When my church commissioned me nearly ten years ago to move to the Middle East, a vision for the common good of the cities to which we were sent was not part of our lives. Instead, we focused narrowly on one thing: converting Muslims through force of argument to Christianity. In fact, we fortified ourselves by calling it "the Main Thing," effectively marginalizing anyone else who didn't "keep the Main Thing the main thing" because of their business or humanitarian pursuits.
All this changed when my wife, Jessica, and I moved to Iraq in the middle of the war and began meeting Iraqis in physical need and desperation beyond anything we had ever encountered.
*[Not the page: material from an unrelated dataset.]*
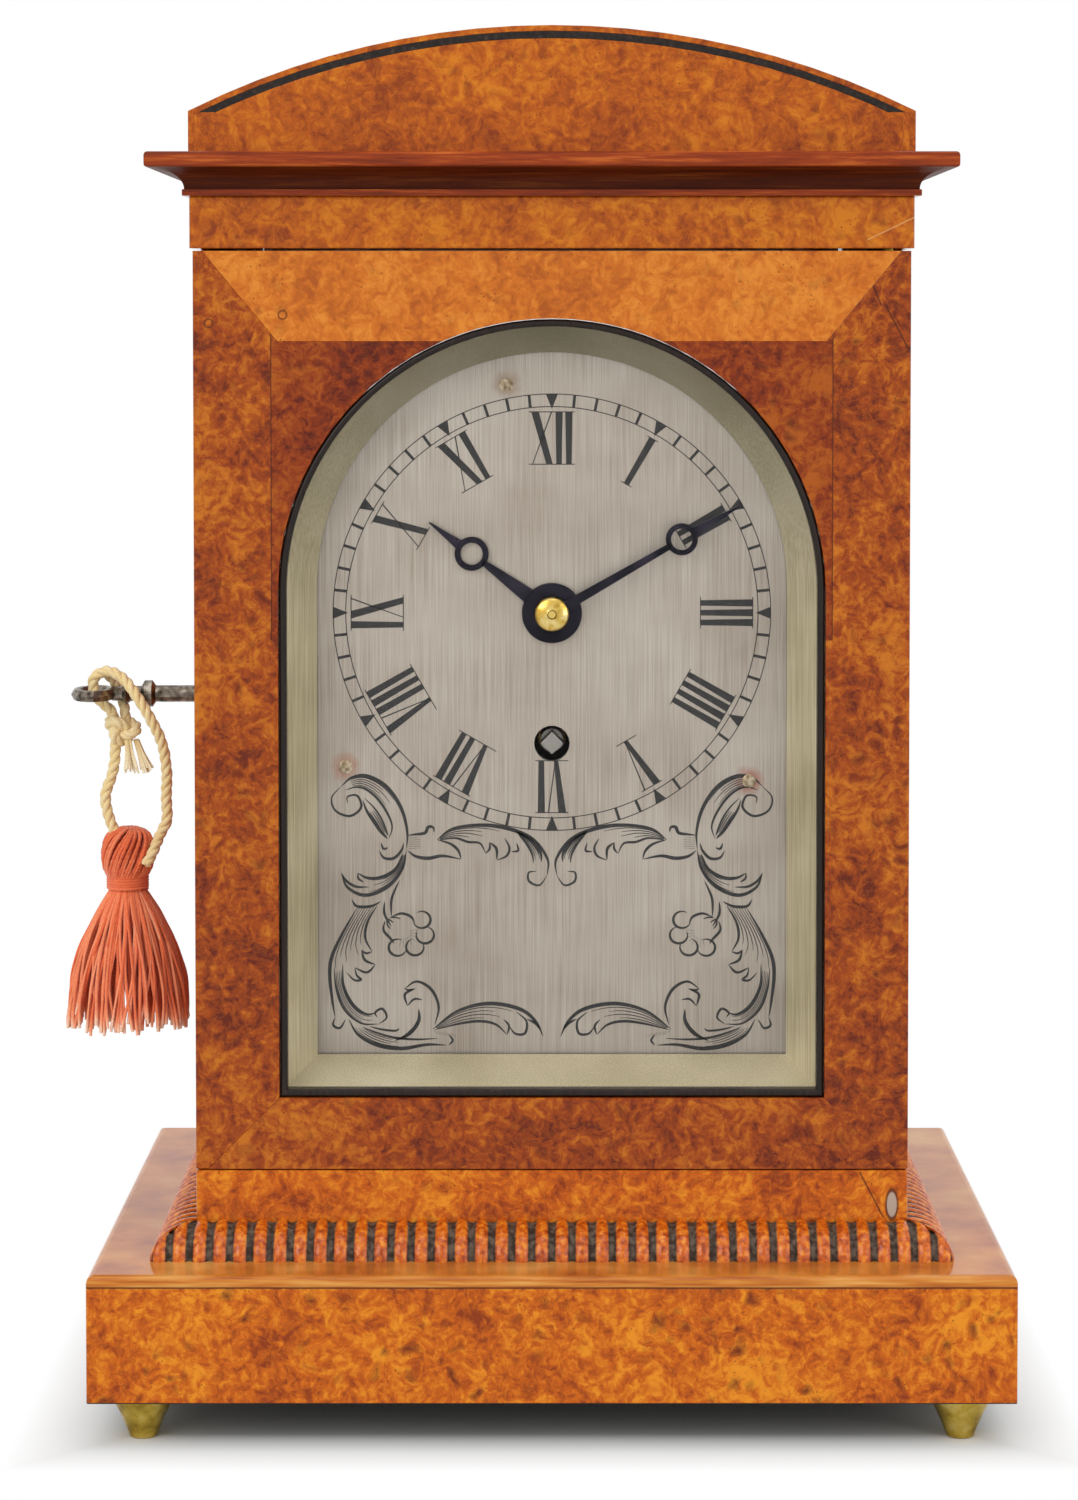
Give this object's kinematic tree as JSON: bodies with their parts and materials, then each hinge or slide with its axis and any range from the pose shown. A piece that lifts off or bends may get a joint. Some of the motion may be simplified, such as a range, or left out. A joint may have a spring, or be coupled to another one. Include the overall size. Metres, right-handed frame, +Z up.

One day, Jessica stood waiting for a ride when up pulled the oldest, most rundown taxi in the city. But it was inside this clunker of a car with the bottom falling out that our lives changed forever.
"You are American. Can you help my little girl?"
The taxi driver went on to describe a scene that would become commonplace for us in the coming days and years. An extremely sick child lies at home without medical options in Iraq, after decades of tyranny and war have devastated the nation's infrastructure. There are no hospitals that can treat her. Doctors are being assassinated, and many more are fleeing, as the country descends further into sectarian and ethnic conflict. Though the flavor is different from 2006-7, the tension is still very real, and things are always on the brink of another major civil war, it seems.
My wife, being the big-hearted, never-say-no woman she is, agreed to help this father. When she arrived in his home in the slums of our city, she found his daughter, Seema, lying on the floor, where she had been her entire life. No bed. No help. No hope.
My religious tradition did not prepare me for violence, war, Iraq, or Seema. While most in my tradition would agree with any assertion that God cares for "both the spiritual and the physical," reality belied an ungodly divide between body and spirit. With this bifurcation, we normally prioritized the things we called spiritual. My religious impulse was to sidestep Seema's physical condition in an effort to convert her family to Christianity and "keep the Main Thing the main thing."